■ **TASK**
Extract every entry word for word.

## Begin

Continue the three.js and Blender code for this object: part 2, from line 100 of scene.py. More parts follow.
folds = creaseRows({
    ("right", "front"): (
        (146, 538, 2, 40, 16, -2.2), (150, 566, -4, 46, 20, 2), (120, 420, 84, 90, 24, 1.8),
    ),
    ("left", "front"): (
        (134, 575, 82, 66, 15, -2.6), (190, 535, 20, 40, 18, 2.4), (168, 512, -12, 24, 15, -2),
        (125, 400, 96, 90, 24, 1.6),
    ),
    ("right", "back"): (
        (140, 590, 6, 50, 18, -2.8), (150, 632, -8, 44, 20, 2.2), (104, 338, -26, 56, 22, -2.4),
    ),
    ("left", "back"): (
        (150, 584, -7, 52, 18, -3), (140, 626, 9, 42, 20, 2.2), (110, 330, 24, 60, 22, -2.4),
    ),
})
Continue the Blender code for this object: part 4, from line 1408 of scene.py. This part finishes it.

## End

■ **ANSWER BELOW**
Continue the three.js and Blender code for this object: part 2, from line 100 of scene.py. More parts follow.
folds = creaseRows({
    ("right", "front"): (
        (146, 538, 2, 40, 16, -2.2), (150, 566, -4, 46, 20, 2), (120, 420, 84, 90, 24, 1.8),
    ),
    ("left", "front"): (
        (134, 575, 82, 66, 15, -2.6), (190, 535, 20, 40, 18, 2.4), (168, 512, -12, 24, 15, -2),
        (125, 400, 96, 90, 24, 1.6),
    ),
    ("right", "back"): (
        (140, 590, 6, 50, 18, -2.8), (150, 632, -8, 44, 20, 2.2), (104, 338, -26, 56, 22, -2.4),
    ),
    ("left", "back"): (
        (150, 584, -7, 52, 18, -3), (140, 626, 9, 42, 20, 2.2), (110, 330, 24, 60, 22, -2.4),
    ),
})
Continue the Blender code for this object: part 4, from line 1408 of scene.py. This part finishes it.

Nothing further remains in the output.